Soon I must take my geranium pots into safety from early morning frost.
 
The RSPB reserve reports that the summer birds are on their way south. Others are on their way here from the Arctic of Siberia for the winter. I remember standing on the Norfolk coast one October and watching great flocks wheeling overhead one after the other all heading south but unable to recognise anything other than that some were geese, probably Brent geese, heading for the river estuaries of Essex. The Canada goose is breeding and thriving in England to the point of being a nuisance (cf grey squirrel above) but the smaller Brent geese are autumn visitors.
 
Then there are the festivals that take place in the autumn.
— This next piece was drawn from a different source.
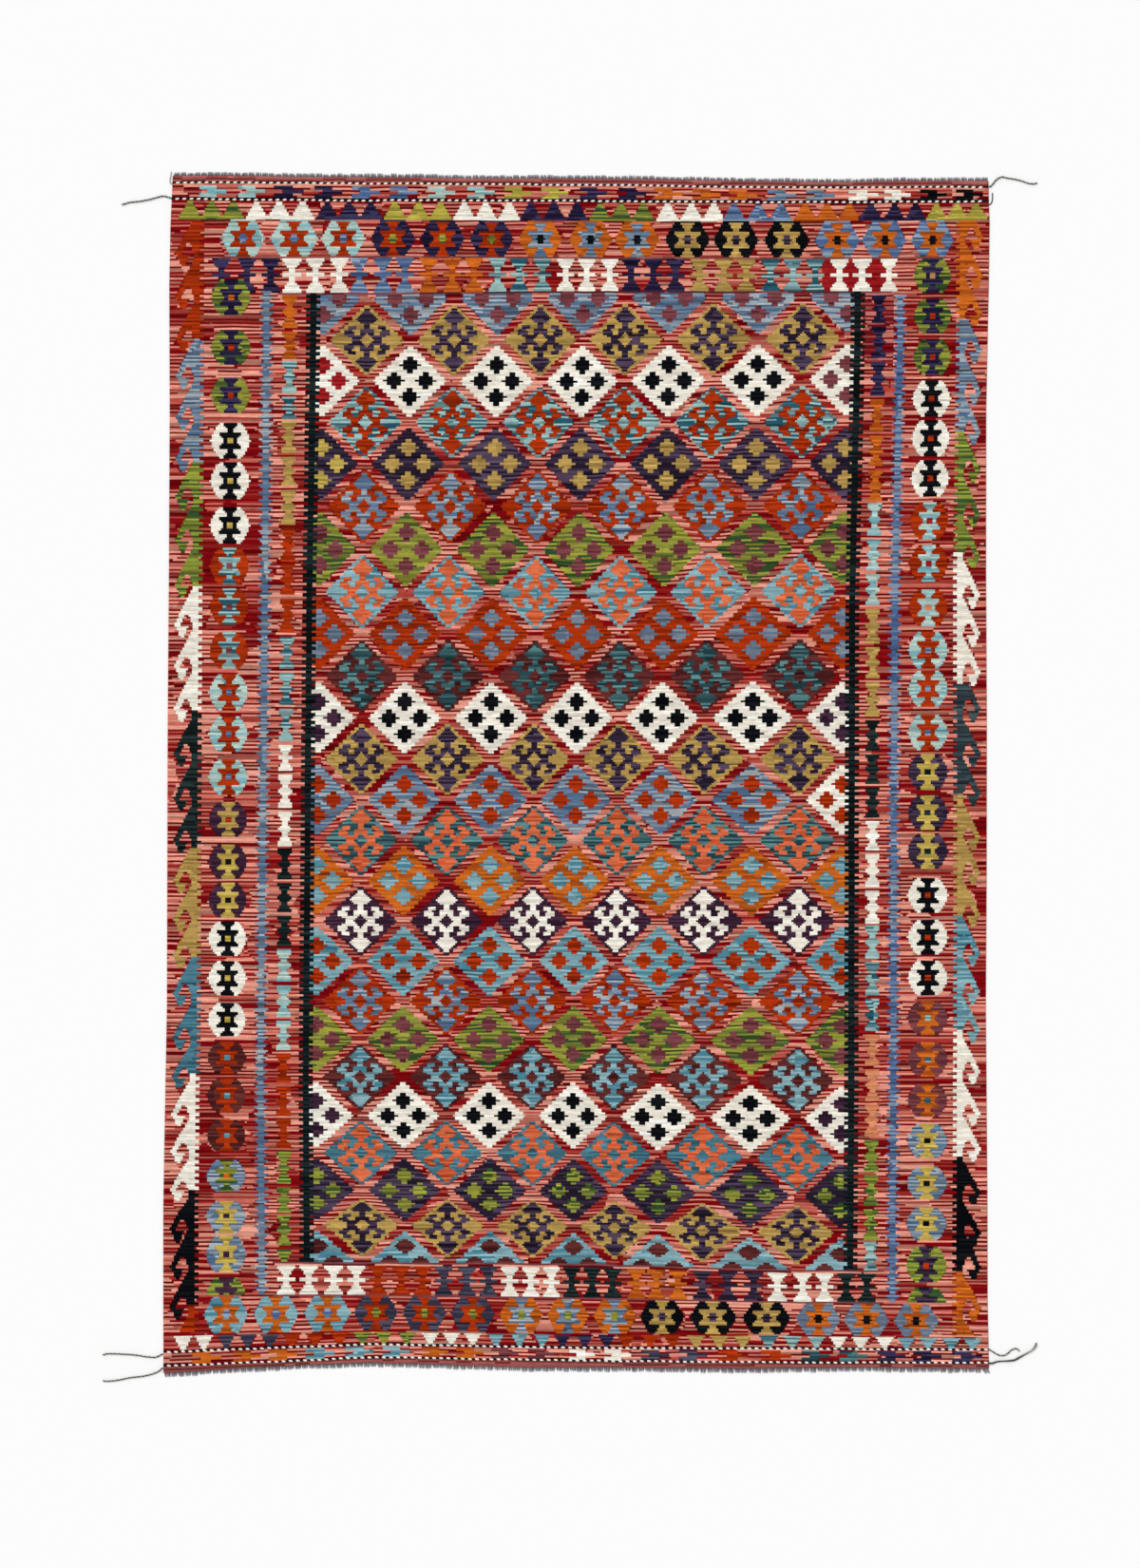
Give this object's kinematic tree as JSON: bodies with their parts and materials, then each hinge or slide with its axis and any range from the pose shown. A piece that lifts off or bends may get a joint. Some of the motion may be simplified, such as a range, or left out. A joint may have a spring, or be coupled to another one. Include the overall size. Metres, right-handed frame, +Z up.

Harvest festival (that’s late summer really), Sukkot, Diwali, Halloween and Bonfire night. Remembrance Sunday on the nearest Sunday to 11th November after which I will allow preparations for Christmas to begin in earnest. The Chinese have a moon festival around the time of the autumn equinox but I have no experience of how it is celebrated other than the eating of mooncakes. Trust me to know about cake.
I expect preparations for Diwali and Sukkot are tinged with the sights, sounds and smells of autumn in India and elsewhere. Harvest festival in Australia and New Zealand will be in March or possibly April. And their Christmas preparations shortly will have a summer air, of heat and the barbie on the beach.
 
But what of Ramadan and Eid which took place earlier this month? On the lunar calendar which rolls round the solar year in a 33 year cycle the scent of leaves and moss, or daffodils, or frost, or the changes of the season doesn’t herald the festival for the season for Islam, local traditions like Persian New Year and Spring in Egypt notwithstanding. Presumably the changes of the season have only their own personal significance to a Muslim, and Ramadan and the Eids have their own flavour separate to the weather or season.
 
“For everything its season, and for every activity under heaven its time” Ecclesiastes 3:1.

The Byrds' folk song, "Turn, Turn, Turn" is a little hackneyed but the words are true. I like the seasons and I like the cycle of the year.